— START Dataset content —
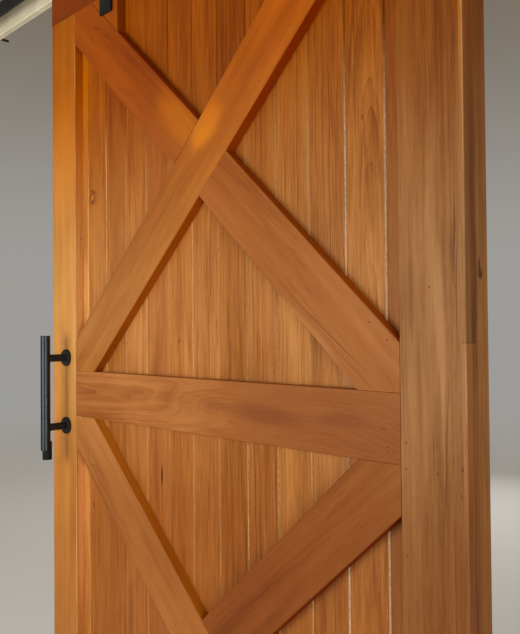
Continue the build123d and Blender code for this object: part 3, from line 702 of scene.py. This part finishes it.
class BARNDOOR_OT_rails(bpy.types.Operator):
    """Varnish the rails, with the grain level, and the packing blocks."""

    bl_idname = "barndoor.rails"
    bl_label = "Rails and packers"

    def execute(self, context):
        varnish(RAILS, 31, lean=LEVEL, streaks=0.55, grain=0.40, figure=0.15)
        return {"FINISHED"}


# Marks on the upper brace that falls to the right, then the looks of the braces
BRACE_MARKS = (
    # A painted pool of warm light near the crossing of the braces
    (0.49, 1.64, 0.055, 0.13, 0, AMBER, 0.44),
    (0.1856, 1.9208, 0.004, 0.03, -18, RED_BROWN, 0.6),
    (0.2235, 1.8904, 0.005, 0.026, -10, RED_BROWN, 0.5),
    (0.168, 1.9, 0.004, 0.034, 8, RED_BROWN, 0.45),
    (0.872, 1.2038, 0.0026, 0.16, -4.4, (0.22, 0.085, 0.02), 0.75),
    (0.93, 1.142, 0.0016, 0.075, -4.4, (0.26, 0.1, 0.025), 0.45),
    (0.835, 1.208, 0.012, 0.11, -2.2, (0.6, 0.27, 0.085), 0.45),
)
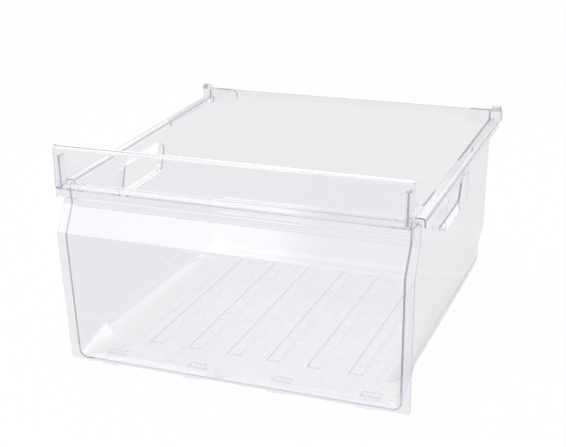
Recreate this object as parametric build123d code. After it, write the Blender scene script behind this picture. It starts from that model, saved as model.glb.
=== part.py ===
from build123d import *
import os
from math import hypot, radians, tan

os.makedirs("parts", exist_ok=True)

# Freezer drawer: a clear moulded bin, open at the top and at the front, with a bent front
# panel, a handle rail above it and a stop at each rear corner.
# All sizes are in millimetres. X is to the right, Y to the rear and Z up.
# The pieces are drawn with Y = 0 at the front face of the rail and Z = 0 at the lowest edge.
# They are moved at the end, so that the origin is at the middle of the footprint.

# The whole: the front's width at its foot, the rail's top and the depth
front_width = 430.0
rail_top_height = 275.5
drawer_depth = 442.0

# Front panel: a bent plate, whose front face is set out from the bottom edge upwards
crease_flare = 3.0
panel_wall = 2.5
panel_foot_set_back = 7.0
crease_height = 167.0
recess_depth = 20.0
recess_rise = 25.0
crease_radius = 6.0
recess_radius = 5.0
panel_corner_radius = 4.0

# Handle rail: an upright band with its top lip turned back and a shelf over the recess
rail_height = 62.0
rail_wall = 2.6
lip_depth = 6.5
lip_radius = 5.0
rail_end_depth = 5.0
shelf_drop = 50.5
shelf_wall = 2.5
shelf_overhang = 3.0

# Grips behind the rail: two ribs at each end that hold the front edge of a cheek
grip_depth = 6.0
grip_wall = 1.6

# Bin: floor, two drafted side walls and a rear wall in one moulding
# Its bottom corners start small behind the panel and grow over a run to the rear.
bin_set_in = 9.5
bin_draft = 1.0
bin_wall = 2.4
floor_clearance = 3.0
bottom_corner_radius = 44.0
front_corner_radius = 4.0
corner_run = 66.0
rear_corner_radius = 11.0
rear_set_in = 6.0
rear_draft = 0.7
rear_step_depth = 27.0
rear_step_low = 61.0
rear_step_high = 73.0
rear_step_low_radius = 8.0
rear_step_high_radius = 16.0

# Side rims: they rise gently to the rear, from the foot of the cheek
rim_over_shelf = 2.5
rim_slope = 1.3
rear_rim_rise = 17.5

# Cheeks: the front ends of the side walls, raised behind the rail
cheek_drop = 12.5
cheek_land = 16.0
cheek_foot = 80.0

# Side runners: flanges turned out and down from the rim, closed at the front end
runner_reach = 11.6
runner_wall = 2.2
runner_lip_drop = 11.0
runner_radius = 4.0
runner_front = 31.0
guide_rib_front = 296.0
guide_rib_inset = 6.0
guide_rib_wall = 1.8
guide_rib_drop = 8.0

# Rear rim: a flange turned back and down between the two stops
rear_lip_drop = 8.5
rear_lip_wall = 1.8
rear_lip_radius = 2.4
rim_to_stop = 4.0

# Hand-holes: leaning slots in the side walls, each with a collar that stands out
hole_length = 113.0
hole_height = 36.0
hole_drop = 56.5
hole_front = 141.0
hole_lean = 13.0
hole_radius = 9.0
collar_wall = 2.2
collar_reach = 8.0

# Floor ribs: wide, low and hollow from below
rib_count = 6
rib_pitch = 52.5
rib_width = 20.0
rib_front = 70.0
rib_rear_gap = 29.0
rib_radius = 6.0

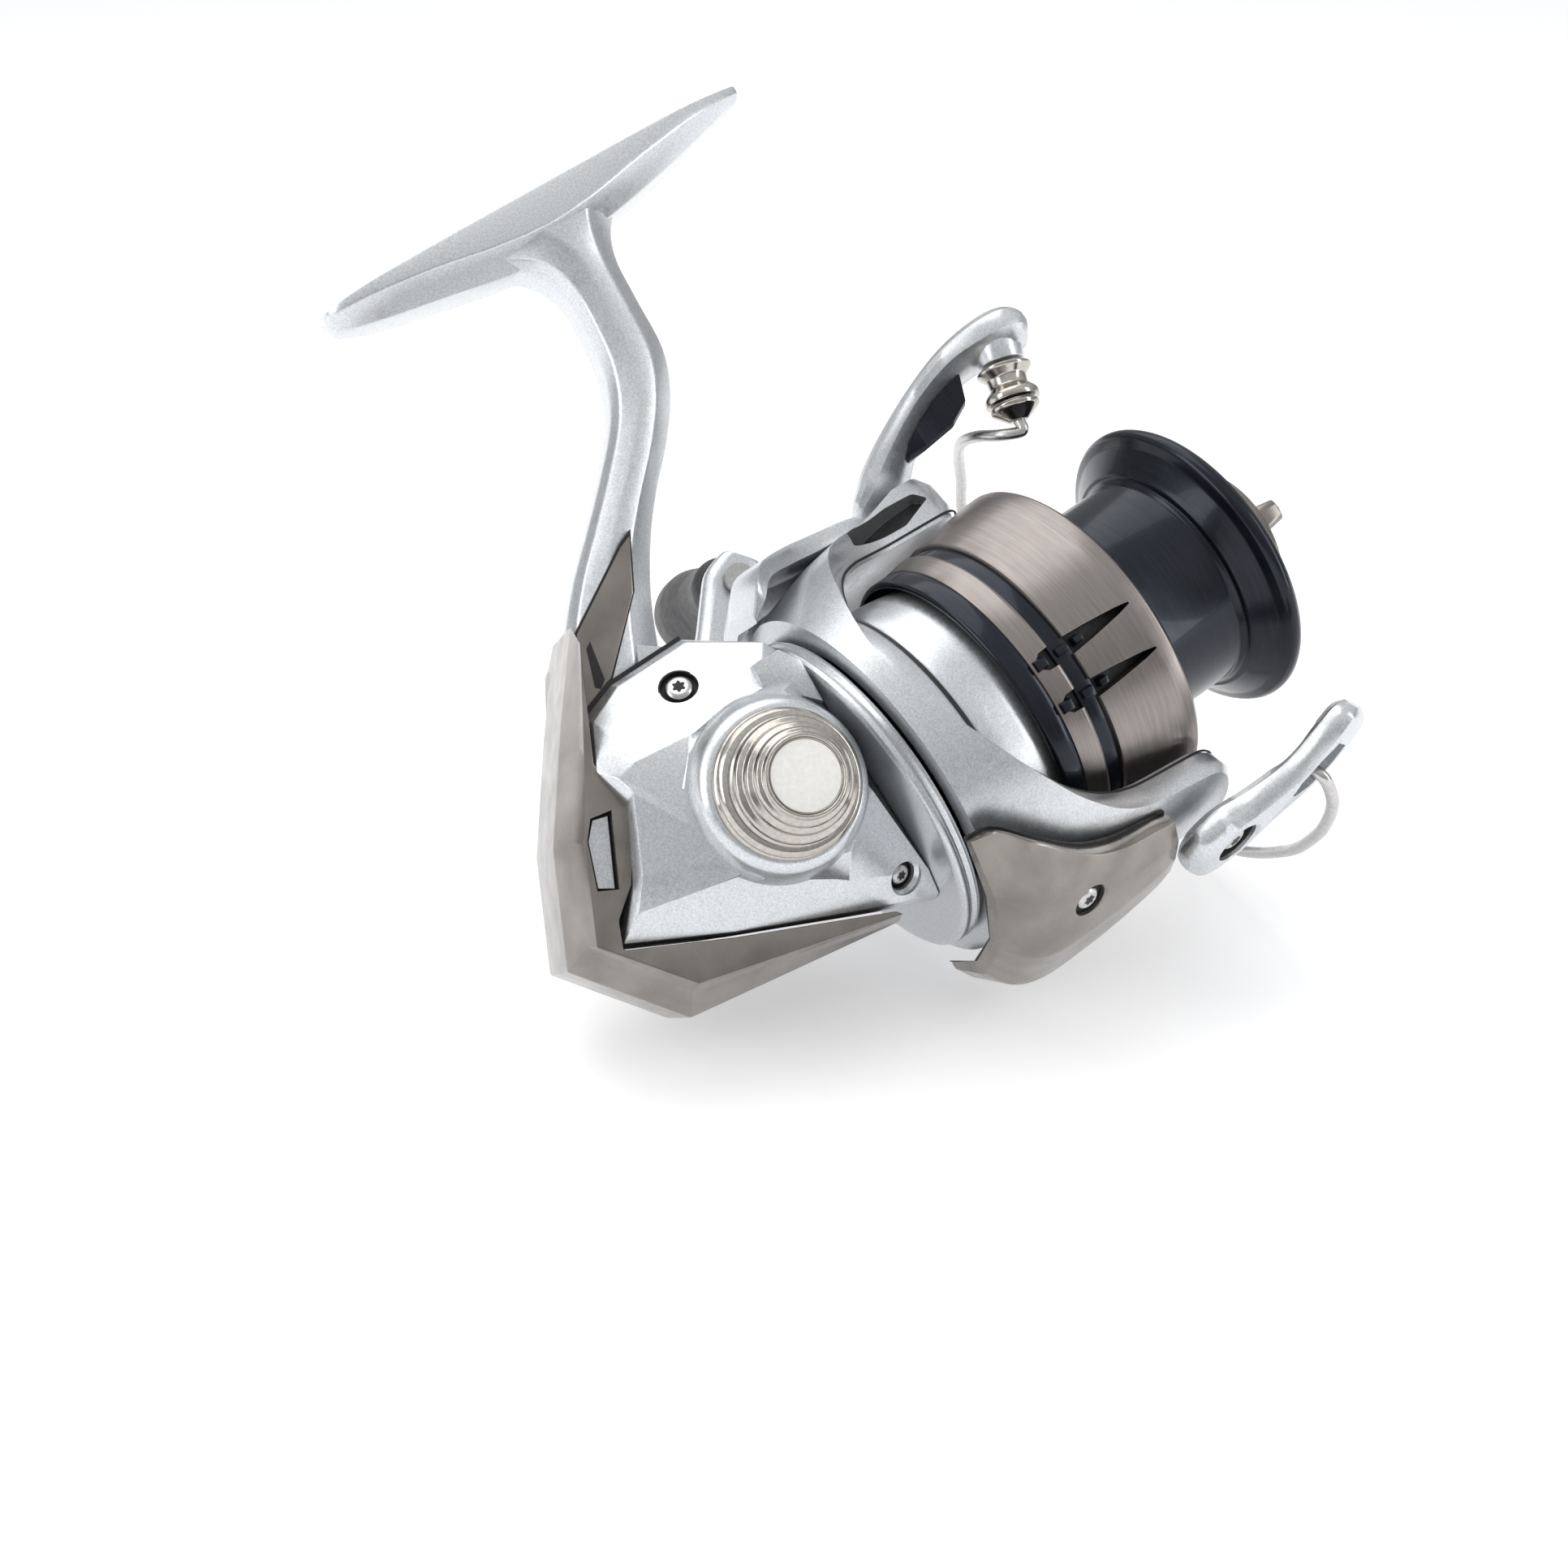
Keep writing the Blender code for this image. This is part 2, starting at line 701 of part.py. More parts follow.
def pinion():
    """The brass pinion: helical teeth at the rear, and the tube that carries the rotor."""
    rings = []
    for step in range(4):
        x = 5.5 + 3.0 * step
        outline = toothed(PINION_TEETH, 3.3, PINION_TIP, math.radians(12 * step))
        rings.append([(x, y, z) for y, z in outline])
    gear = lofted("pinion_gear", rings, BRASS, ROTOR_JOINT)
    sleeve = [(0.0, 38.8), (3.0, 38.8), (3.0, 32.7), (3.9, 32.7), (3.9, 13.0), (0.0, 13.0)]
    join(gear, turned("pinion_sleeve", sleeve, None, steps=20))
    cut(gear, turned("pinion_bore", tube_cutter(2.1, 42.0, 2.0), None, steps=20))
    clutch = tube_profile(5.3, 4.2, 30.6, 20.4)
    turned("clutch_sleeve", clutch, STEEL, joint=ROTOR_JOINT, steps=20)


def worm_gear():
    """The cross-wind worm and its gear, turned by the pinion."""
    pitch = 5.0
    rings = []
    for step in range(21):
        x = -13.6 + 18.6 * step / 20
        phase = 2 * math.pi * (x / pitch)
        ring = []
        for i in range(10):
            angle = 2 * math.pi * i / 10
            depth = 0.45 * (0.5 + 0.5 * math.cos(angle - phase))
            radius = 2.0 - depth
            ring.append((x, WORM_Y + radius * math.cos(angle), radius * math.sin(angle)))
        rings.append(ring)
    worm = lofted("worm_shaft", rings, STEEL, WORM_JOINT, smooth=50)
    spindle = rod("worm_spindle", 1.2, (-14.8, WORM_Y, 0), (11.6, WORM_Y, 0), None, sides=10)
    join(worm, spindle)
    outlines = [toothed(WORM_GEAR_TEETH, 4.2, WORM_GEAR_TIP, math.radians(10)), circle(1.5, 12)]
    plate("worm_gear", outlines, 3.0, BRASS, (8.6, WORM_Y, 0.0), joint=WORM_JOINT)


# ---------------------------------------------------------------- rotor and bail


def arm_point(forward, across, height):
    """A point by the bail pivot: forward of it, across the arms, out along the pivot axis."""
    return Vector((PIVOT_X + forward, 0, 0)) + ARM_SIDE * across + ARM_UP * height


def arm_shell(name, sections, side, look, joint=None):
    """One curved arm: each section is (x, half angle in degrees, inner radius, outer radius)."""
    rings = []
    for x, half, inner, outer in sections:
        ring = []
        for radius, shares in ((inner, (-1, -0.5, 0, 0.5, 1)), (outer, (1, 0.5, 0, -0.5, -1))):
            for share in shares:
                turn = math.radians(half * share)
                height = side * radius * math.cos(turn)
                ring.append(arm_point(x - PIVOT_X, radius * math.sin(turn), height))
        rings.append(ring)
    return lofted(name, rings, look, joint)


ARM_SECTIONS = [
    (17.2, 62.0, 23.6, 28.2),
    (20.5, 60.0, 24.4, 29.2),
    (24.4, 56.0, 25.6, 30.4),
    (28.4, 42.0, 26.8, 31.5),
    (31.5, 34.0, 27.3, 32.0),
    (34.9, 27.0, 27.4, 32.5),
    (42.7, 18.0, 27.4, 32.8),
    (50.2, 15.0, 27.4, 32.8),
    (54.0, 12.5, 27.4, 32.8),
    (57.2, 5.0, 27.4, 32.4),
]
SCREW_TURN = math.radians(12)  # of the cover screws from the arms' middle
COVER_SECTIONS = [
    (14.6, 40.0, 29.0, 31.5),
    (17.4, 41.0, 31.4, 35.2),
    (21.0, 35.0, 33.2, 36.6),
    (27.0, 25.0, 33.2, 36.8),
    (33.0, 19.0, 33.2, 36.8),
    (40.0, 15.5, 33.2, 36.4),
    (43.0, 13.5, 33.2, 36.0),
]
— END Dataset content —
◆ **Written task**
Your task is to quote, without any alteration, the lines running from the top of the records to the line that holds "Recreate this object", both included.

◆ **Exercise output**
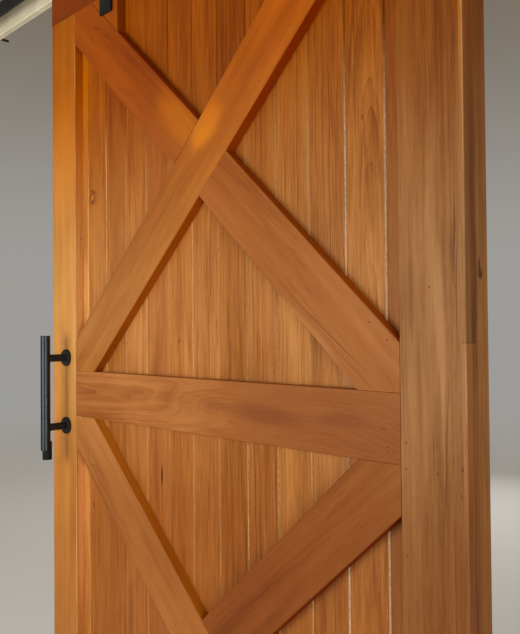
Continue the build123d and Blender code for this object: part 3, from line 702 of scene.py. This part finishes it.
class BARNDOOR_OT_rails(bpy.types.Operator):
    """Varnish the rails, with the grain level, and the packing blocks."""

    bl_idname = "barndoor.rails"
    bl_label = "Rails and packers"

    def execute(self, context):
        varnish(RAILS, 31, lean=LEVEL, streaks=0.55, grain=0.40, figure=0.15)
        return {"FINISHED"}


# Marks on the upper brace that falls to the right, then the looks of the braces
BRACE_MARKS = (
    # A painted pool of warm light near the crossing of the braces
    (0.49, 1.64, 0.055, 0.13, 0, AMBER, 0.44),
    (0.1856, 1.9208, 0.004, 0.03, -18, RED_BROWN, 0.6),
    (0.2235, 1.8904, 0.005, 0.026, -10, RED_BROWN, 0.5),
    (0.168, 1.9, 0.004, 0.034, 8, RED_BROWN, 0.45),
    (0.872, 1.2038, 0.0026, 0.16, -4.4, (0.22, 0.085, 0.02), 0.75),
    (0.93, 1.142, 0.0016, 0.075, -4.4, (0.26, 0.1, 0.025), 0.45),
    (0.835, 1.208, 0.012, 0.11, -2.2, (0.6, 0.27, 0.085), 0.45),
)
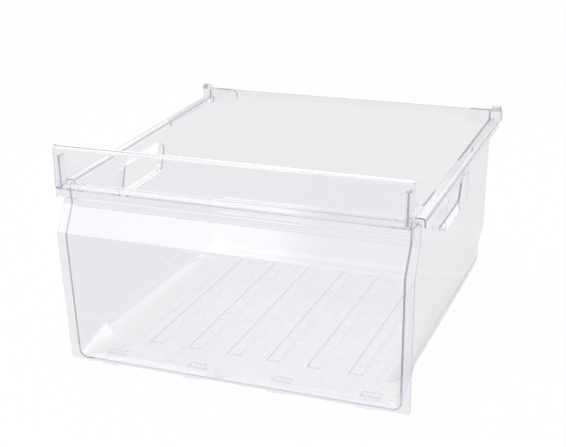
Recreate this object as parametric build123d code. After it, write the Blender scene script behind this picture. It starts from that model, saved as model.glb.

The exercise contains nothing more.